---------- Supplied data

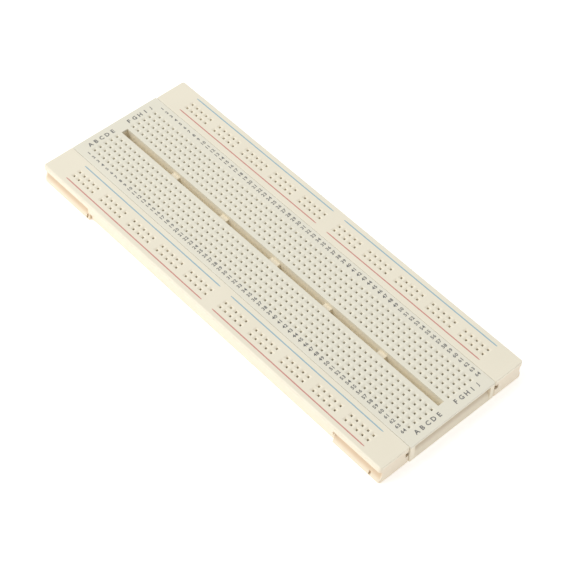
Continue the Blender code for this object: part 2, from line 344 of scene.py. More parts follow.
def mouldedGrainGroup():
    # spark-eroded mould texture, faint flow tone and rare specks
    tree, given, result = newTree("mouldedGrain", "ShaderNodeTree", {
        "Vector": "Vector",
        "Grain Scale": 3000.0,
        "Flow Scale": 40.0,
        "Speck Scale": 500.0,
    }, ["Height", "Tone", "Speck"])
    fine = textureNode(tree, "ShaderNodeTexNoise", given["Vector"], given["Grain Scale"],
                       Detail=3.0, Roughness=0.6).outputs[0]
    pits = textureNode(tree, "ShaderNodeTexVoronoi", given["Vector"], given["Grain Scale"],
                       Randomness=1.0).outputs[0]
    height = maths(tree, "ADD", fine, maths(tree, "MULTIPLY", pits, pattern["pitWeight"]))
    tree.links.new(height, result["Height"])
    flow = textureNode(tree, "ShaderNodeTexNoise", given["Vector"], given["Flow Scale"],
                       Detail=4.0, Distortion=0.6).outputs[0]
    tree.links.new(remap(tree, flow, *pattern["flowRange"]), result["Tone"])
    speck = textureNode(tree, "ShaderNodeTexVoronoi", given["Vector"], given["Speck Scale"],
                        Randomness=1.0)
    spread = maths(tree, "GREATER_THAN", speck.outputs["Color"], pattern["speckFrom"])
    dot = remap(tree, speck.outputs[0], *pattern["speckRange"])
    tree.links.new(maths(tree, "MULTIPLY", spread, dot), result["Speck"])
    return tree


stripSockets = {
    "Vector": "Vector",
    "Centre X": 0.0,
    "Half Width": 0.02,
    "Half Length": 0.08,
}


def wallGap(tree, given):
    # the point's own place, and how far it lies inside the upright sides of its strip
    place = tree.nodes.new("ShaderNodeSeparateXYZ")
    tree.links.new(given["Vector"], place.inputs[0])
    across = maths(tree, "ABSOLUTE", maths(tree, "SUBTRACT", place.outputs[0], given["Centre X"]))
    sideGap = maths(tree, "SUBTRACT", given["Half Width"], across)
    endGap = maths(tree, "SUBTRACT", given["Half Length"],
                   maths(tree, "ABSOLUTE", place.outputs[1]))
    return place.outputs, maths(tree, "MINIMUM", sideGap, endGap)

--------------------

Given task - Give back each line above precisely as it stands.

Finished exercise -
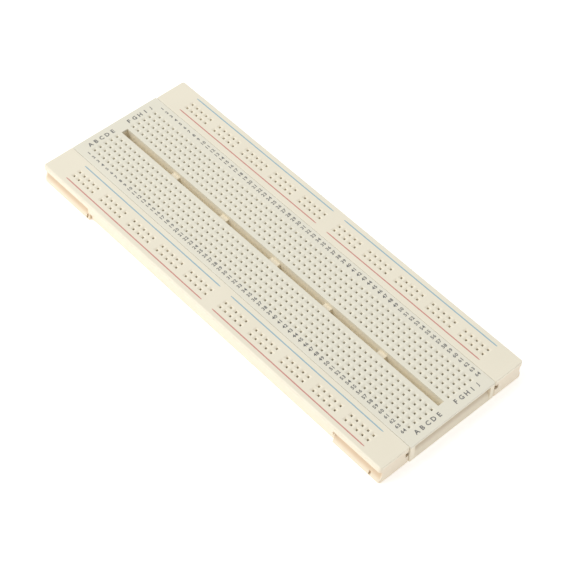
Continue the Blender code for this object: part 2, from line 344 of scene.py. More parts follow.
def mouldedGrainGroup():
    # spark-eroded mould texture, faint flow tone and rare specks
    tree, given, result = newTree("mouldedGrain", "ShaderNodeTree", {
        "Vector": "Vector",
        "Grain Scale": 3000.0,
        "Flow Scale": 40.0,
        "Speck Scale": 500.0,
    }, ["Height", "Tone", "Speck"])
    fine = textureNode(tree, "ShaderNodeTexNoise", given["Vector"], given["Grain Scale"],
                       Detail=3.0, Roughness=0.6).outputs[0]
    pits = textureNode(tree, "ShaderNodeTexVoronoi", given["Vector"], given["Grain Scale"],
                       Randomness=1.0).outputs[0]
    height = maths(tree, "ADD", fine, maths(tree, "MULTIPLY", pits, pattern["pitWeight"]))
    tree.links.new(height, result["Height"])
    flow = textureNode(tree, "ShaderNodeTexNoise", given["Vector"], given["Flow Scale"],
                       Detail=4.0, Distortion=0.6).outputs[0]
    tree.links.new(remap(tree, flow, *pattern["flowRange"]), result["Tone"])
    speck = textureNode(tree, "ShaderNodeTexVoronoi", given["Vector"], given["Speck Scale"],
                        Randomness=1.0)
    spread = maths(tree, "GREATER_THAN", speck.outputs["Color"], pattern["speckFrom"])
    dot = remap(tree, speck.outputs[0], *pattern["speckRange"])
    tree.links.new(maths(tree, "MULTIPLY", spread, dot), result["Speck"])
    return tree


stripSockets = {
    "Vector": "Vector",
    "Centre X": 0.0,
    "Half Width": 0.02,
    "Half Length": 0.08,
}


def wallGap(tree, given):
    # the point's own place, and how far it lies inside the upright sides of its strip
    place = tree.nodes.new("ShaderNodeSeparateXYZ")
    tree.links.new(given["Vector"], place.inputs[0])
    across = maths(tree, "ABSOLUTE", maths(tree, "SUBTRACT", place.outputs[0], given["Centre X"]))
    sideGap = maths(tree, "SUBTRACT", given["Half Width"], across)
    endGap = maths(tree, "SUBTRACT", given["Half Length"],
                   maths(tree, "ABSOLUTE", place.outputs[1]))
    return place.outputs, maths(tree, "MINIMUM", sideGap, endGap)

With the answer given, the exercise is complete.